What else can you do about this?  First off, recognize when it will happen.  
Then
there are several approaches to mitigate the problem.  Try moving the subject
closer to the background.  Look for a more reflective background.  Get closer to
the subject (fill more frame with the subject). Move farther away from the
subject.  Wait a minute, I just told you to get closer!  How does moving farther
away work?

If the subject is still 4 meters in front of the background but you move to 8
meters away from the subject (and use a longer lens to maintain the framing of 
the
subject), you are now 12 meters from the background.  The background is 12/8 of
the distance to the subject away so the light falls off at the background by 1
over the square root of 12/8 (this is not tough math!).  Now the background gets
82% as much light as the subject, easily with in the exposure latitude of print
film and, for most uses, of transparency film.  Another approach moves JUST the
flash farther away - by bouncing it off a ceiling or wall.  The total distance
traveled by the light from the flash to the subject and background is what 
matters
- not the distance the light travels from the subject to the camera. (Isn't
physics fun?)

You can also open up the aperture so that more ambient light is used (still
keeping the shutter speed with in the synchronization range).  This helps 
because
it reduces the proportion of the exposure due to flash.

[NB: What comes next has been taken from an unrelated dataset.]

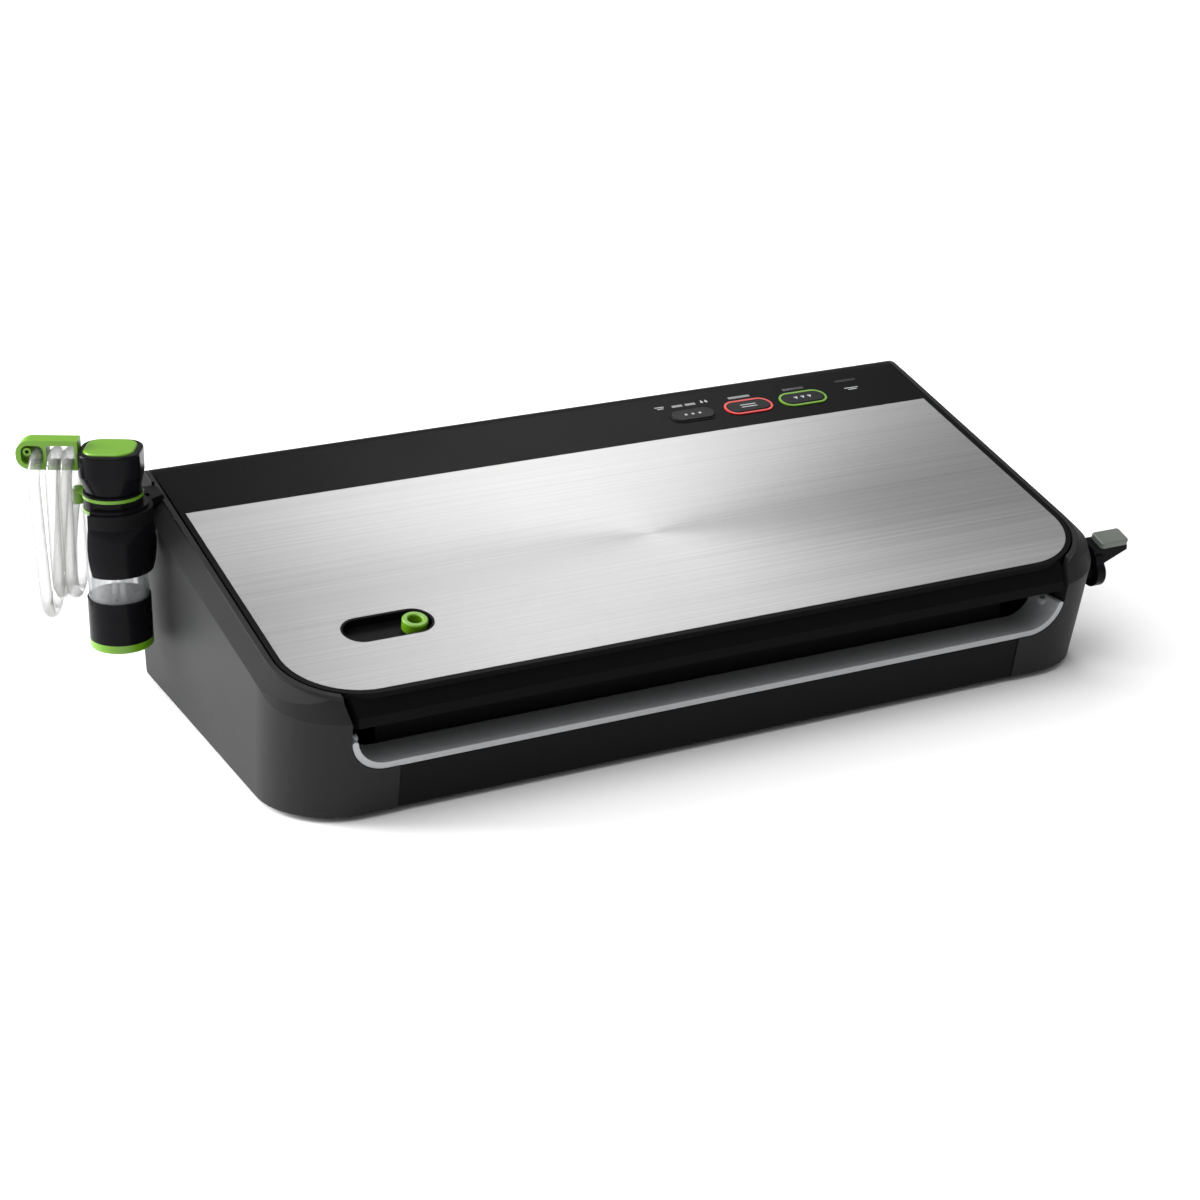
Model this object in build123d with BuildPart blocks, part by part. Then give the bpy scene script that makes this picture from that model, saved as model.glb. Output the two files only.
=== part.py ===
from build123d import *
import math
import os

os.makedirs("parts", exist_ok=True)

# A countertop vacuum sealer: a wedge-shaped base with a hinged lid, three push buttons, a latch
# lever on its right side and a handheld sealer with a clear hose in a holder on its left side.
# Millimetres. +X is the user's right, +Y the rear, +Z up, and the floor is at z = 0.

# ---------------------------------------------------------------- driving dimensions
mid_x = 6.3             # the appliance's own centre plane: the tool makes the left side wider
tilt = 12.75            # slope of the lid, in degrees
front_y = -99.3         # front edge of the steel plate
front_z = 62.2
plate_half = 202.6
plate_len = 154.8       # along the slope
plate_r = 34.0          # front corners of the plate
rim = 2.6               # black rim of the lid round the plate
lid_gap = 1.0           # between the lid and the bezel
bezel_half = 216.0      # the crease where bezel and side wall meet
bezel_drop = 6.3        # how far the bezel falls, square to the lid
floor_z = 3.0           # underside of the base
wall_top = 108.0        # where the drafted walls would end
base_half = 213.2       # half width of the base at the floor
base_front = -96.2      # front wall at the floor
lean = 0.2              # how far the front wall leans out for each millimetre up
corner_r = 36.0
rear_y = 104.0
rear_round = 13.0       # round top edge at the rear, concentric with the hinge
wall = 3.0
skirt_h = 14.0          # depth of the lid
deck_h = 27.5           # the deck lies this far below the top of the lid
front_solid_y = -62.0   # the front corner towers are solid up to here
bay_half = 184.9        # the open front between the towers
panel_half = 161.6      # the black front panel under the tray
tray_z = 24.6           # underside of the bag tray
tray_r = 17.0           # its curved ends
lip_y = -105.1          # front of the lid's lip
lip_crease_z = 52.5
lip_bottom_z = 47.9
strip_u = plate_len + 17.3   # centre line of the push buttons, along the slope
led_u = plate_len + 27.6     # centre line of the lamp windows
port_x = -135.5
port_u = 42.9
tool_x = -232.8         # axis of the handheld sealer
tool_y = 63.0
tool_r = 14.0
latch_y = -80.0         # axis of the latch lever
latch_z = 42.8
shaft_r = 3.0
hook_x = 187.5          # the hook turns beside the right tower's inner face
hose_d = 6.0
bar_turn = 28.0         # the hose bar points this far to the rear of the left side
bar_z = 126.5

slope = math.tan(math.radians(tilt))
cos_t = math.cos(math.radians(tilt))
sin_t = math.sin(math.radians(tilt))
lid_half = plate_half + rim
lid_r = plate_r + rim
open_half = lid_half + lid_gap
open_r = lid_r + lid_gap
hinge_y = rear_y - rear_round
hinge_spots = (-188, 188)


def top_z(y):
    return front_z + (y - front_y) * slope


hinge_z = top_z(hinge_y) - rear_round / cos_t


# ---------------------------------------------------------------- planes
# Every plane has its origin on the appliance's centre plane, so sketches are drawn symmetrically.
def xy(z):
    return Plane(origin=(mid_x, 0, z), x_dir=(1, 0, 0), z_dir=(0, 0, 1))


def xz(y):
    return Plane(origin=(mid_x, y, 0), x_dir=(1, 0, 0), z_dir=(0, -1, 0))


def yz(x):
    return Plane(origin=(mid_x + x, 0, 0), x_dir=(0, 1, 0), z_dir=(1, 0, 0))


def lid(h):
    """Plane of the lid, h above its top face: x across, y up the slope from the plate's front."""
    origin = (mid_x, front_y - h * sin_t, front_z + h * cos_t)
    return Plane(origin=origin, x_dir=(1, 0, 0), z_dir=(0, -sin_t, cos_t))


def tool_plane(z):
    return Plane(origin=(mid_x + tool_x, tool_y, z), x_dir=(1, 0, 0), z_dir=(0, 0, 1))


bar_cos = math.cos(math.radians(bar_turn))
bar_sin = math.sin(math.radians(bar_turn))


def head_plane(z):
    """Level plane on the tool's axis, turned with the hose bar."""
    return Plane(origin=(mid_x + tool_x, tool_y, z), x_dir=(bar_cos, -bar_sin, 0), z_dir=(0, 0, 1))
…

When exposure is really critical (Gary Reese's endangered species example is
great) manual flash and guide number calculations (or an incident flash meter) 
are
the way to go. Either guide number or flash meters MUST be calibrated by test.
Don't trust spec sheets. For snapshooting and photojournalism with print film,
careful composition and TTL Auto flash can work very well, and is a lot quicker.
For other uses between these extremes, you be the judge.